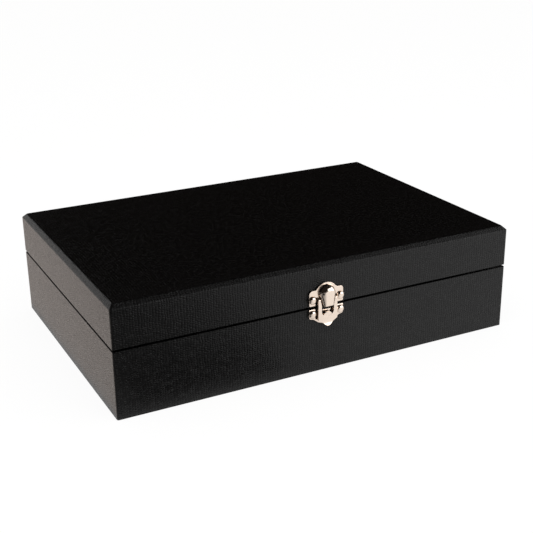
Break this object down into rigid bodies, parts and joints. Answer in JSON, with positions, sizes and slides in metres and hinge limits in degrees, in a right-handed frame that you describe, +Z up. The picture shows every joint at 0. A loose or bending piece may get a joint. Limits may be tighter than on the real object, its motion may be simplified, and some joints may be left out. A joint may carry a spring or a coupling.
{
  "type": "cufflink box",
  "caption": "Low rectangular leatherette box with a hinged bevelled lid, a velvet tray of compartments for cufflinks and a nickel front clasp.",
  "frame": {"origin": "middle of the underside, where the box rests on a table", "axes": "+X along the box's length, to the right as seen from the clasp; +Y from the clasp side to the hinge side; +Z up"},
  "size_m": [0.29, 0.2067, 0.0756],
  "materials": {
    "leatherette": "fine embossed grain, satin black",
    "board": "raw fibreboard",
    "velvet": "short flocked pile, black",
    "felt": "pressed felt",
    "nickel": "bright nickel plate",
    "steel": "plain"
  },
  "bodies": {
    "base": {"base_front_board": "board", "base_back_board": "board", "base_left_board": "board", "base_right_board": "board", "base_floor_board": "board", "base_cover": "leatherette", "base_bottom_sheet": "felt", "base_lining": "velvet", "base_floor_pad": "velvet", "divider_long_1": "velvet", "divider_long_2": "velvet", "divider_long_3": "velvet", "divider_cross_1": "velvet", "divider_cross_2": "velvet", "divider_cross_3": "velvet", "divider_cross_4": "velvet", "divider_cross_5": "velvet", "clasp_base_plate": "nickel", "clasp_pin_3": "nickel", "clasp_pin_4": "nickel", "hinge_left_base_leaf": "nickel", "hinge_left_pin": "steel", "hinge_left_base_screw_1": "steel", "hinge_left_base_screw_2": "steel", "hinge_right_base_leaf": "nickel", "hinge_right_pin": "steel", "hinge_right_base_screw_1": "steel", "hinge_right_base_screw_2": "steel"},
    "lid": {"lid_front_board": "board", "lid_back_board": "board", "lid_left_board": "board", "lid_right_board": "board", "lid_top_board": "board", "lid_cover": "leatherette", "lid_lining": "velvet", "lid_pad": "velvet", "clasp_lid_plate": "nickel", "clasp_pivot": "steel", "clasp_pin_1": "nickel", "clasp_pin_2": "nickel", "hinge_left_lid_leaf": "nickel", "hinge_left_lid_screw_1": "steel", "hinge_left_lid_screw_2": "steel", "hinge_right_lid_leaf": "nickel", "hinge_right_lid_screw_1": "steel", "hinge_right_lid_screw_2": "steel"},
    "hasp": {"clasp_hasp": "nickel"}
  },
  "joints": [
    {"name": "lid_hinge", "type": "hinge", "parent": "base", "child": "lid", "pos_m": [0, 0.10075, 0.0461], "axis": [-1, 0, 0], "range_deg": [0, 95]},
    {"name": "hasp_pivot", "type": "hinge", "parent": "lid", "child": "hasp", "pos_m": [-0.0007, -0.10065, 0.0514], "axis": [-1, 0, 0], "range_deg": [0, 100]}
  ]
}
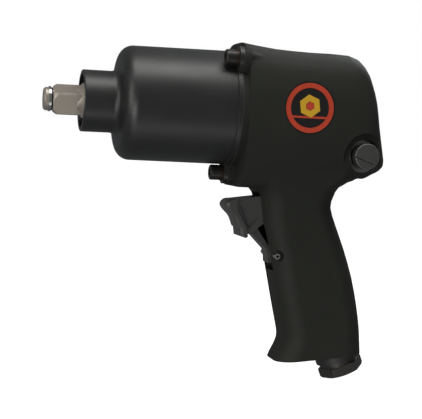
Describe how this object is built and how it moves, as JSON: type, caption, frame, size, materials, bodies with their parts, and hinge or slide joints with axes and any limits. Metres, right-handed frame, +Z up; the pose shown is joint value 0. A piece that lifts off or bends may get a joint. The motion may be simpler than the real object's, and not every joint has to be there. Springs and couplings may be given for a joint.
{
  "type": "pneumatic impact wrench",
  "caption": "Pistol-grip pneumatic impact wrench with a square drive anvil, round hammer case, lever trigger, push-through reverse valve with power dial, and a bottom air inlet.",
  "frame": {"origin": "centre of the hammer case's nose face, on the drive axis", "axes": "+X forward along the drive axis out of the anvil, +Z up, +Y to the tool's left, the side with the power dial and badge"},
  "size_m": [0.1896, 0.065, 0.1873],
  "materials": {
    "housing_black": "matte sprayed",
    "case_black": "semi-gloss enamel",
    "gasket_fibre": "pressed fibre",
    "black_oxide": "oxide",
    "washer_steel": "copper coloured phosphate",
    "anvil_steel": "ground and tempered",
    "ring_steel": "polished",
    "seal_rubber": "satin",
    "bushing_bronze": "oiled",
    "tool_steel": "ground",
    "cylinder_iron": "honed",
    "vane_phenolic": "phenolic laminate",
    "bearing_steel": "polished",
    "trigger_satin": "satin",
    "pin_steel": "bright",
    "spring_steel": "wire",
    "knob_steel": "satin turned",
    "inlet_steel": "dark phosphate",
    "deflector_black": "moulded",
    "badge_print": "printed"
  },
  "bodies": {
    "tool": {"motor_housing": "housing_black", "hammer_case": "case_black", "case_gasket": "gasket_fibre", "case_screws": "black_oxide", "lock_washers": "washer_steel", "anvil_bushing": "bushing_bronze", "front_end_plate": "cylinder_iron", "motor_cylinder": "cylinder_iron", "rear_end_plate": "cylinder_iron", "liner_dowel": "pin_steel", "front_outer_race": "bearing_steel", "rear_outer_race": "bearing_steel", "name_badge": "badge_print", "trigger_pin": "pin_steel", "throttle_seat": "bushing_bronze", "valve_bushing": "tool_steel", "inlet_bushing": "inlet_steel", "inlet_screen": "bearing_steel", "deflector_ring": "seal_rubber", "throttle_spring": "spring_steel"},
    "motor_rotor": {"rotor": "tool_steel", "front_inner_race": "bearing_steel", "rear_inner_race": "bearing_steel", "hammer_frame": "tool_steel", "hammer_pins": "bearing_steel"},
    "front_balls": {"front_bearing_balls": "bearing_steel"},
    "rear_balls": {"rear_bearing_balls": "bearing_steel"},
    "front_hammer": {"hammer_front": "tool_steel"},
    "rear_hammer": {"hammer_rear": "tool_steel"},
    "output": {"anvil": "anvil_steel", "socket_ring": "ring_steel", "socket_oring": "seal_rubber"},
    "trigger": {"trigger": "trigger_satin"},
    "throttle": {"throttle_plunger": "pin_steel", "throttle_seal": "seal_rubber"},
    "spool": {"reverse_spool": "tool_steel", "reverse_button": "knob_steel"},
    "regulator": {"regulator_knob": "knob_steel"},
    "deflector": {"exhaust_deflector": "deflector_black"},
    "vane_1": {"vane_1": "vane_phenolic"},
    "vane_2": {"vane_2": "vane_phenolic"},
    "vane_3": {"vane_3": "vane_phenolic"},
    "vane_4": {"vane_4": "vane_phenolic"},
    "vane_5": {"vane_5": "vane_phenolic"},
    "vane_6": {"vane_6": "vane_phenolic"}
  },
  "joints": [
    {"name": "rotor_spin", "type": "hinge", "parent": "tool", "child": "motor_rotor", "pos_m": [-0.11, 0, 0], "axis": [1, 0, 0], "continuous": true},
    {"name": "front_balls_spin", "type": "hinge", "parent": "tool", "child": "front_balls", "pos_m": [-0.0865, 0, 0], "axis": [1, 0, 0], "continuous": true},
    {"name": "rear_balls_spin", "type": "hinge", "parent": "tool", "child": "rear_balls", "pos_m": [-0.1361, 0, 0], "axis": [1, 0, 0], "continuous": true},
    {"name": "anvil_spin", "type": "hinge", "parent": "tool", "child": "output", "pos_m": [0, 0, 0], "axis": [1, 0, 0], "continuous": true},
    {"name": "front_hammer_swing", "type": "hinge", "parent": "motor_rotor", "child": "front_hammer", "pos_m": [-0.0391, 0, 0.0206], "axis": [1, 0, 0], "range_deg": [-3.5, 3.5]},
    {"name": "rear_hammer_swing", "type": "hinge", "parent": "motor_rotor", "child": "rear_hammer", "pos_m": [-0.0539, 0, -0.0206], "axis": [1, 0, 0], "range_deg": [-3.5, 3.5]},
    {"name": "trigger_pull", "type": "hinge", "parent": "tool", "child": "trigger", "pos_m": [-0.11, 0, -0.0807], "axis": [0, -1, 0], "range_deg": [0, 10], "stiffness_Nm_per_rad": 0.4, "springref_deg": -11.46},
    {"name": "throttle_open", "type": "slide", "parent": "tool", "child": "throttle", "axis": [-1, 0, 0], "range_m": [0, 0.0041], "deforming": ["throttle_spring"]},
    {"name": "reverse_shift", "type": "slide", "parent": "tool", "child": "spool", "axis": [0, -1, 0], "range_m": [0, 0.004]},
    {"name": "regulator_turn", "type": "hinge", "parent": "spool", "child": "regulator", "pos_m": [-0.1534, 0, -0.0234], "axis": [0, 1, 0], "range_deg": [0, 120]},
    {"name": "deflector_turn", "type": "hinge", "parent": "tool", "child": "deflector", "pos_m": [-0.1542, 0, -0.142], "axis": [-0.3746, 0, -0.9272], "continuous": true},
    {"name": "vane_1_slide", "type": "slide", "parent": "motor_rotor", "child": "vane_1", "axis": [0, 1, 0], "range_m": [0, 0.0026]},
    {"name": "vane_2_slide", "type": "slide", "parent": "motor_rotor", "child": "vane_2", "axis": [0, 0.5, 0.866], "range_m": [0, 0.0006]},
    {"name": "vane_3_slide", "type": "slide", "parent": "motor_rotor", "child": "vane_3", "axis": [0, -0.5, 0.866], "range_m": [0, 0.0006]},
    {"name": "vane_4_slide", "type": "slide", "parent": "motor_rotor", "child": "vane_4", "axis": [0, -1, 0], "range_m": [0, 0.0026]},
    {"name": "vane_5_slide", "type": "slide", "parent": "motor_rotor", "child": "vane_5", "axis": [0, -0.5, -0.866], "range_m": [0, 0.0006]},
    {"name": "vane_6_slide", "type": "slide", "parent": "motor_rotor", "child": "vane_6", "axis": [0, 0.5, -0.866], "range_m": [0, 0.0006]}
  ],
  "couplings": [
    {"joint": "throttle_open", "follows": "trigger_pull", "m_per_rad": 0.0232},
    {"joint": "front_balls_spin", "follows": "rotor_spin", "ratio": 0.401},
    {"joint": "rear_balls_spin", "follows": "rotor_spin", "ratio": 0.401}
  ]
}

...

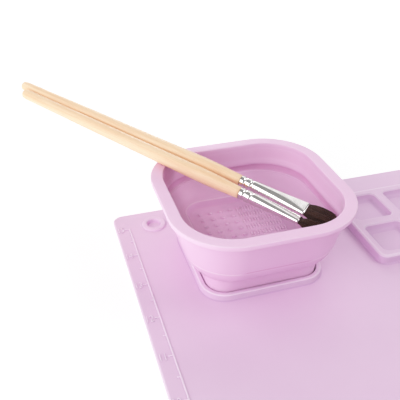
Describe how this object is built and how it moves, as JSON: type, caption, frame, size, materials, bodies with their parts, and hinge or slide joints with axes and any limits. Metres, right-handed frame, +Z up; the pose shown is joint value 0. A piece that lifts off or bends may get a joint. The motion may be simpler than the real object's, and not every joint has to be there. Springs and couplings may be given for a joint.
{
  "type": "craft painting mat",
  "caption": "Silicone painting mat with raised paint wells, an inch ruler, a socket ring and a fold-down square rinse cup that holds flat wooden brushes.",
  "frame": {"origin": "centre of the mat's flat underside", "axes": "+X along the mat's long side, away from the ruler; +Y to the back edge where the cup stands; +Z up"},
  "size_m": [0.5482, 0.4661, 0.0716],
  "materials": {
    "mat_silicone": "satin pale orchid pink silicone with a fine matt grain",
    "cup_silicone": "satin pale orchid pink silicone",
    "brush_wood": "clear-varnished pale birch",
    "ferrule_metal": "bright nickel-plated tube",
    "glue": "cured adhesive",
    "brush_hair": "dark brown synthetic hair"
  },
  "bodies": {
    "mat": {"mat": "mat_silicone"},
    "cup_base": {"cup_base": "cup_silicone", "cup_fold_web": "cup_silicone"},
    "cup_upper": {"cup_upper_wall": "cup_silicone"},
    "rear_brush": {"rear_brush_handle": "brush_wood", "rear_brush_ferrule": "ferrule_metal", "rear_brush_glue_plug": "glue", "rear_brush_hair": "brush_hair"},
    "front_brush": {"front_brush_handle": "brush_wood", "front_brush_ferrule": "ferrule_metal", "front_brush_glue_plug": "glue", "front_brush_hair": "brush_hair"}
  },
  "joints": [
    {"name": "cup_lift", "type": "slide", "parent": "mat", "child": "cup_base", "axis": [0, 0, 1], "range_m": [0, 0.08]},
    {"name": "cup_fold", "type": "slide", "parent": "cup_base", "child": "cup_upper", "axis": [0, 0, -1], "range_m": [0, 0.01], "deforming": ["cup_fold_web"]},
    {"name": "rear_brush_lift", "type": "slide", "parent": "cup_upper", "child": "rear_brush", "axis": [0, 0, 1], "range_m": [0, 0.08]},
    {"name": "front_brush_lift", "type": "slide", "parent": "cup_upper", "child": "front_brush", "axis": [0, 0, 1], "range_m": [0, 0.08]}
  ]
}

[WHAT IS ASKED]: Filter the data, keeping only the lines that contain "caption".

[WRITTEN ANSWER]:
  "caption": "Low rectangular leatherette box with a hinged bevelled lid, a velvet tray of compartments for cufflinks and a nickel front clasp.",
Describe how this object is built and how it moves, as JSON: type, caption, frame, size, materials, bodies with their parts, and hinge or slide joints with axes and any limits. Metres, right-handed frame, +Z up; the pose shown is joint value 0. A piece that lifts off or bends may get a joint. The motion may be simpler than the real object's, and not every joint has to be there. Springs and couplings may be given for a joint.
  "caption": "Pistol-grip pneumatic impact wrench with a square drive anvil, round hammer case, lever trigger, push-through reverse valve with power dial, and a bottom air inlet.",
Describe how this object is built and how it moves, as JSON: type, caption, frame, size, materials, bodies with their parts, and hinge or slide joints with axes and any limits. Metres, right-handed frame, +Z up; the pose shown is joint value 0. A piece that lifts off or bends may get a joint. The motion may be simpler than the real object's, and not every joint has to be there. Springs and couplings may be given for a joint.
  "caption": "Silicone painting mat with raised paint wells, an inch ruler, a socket ring and a fold-down square rinse cup that holds flat wooden brushes.",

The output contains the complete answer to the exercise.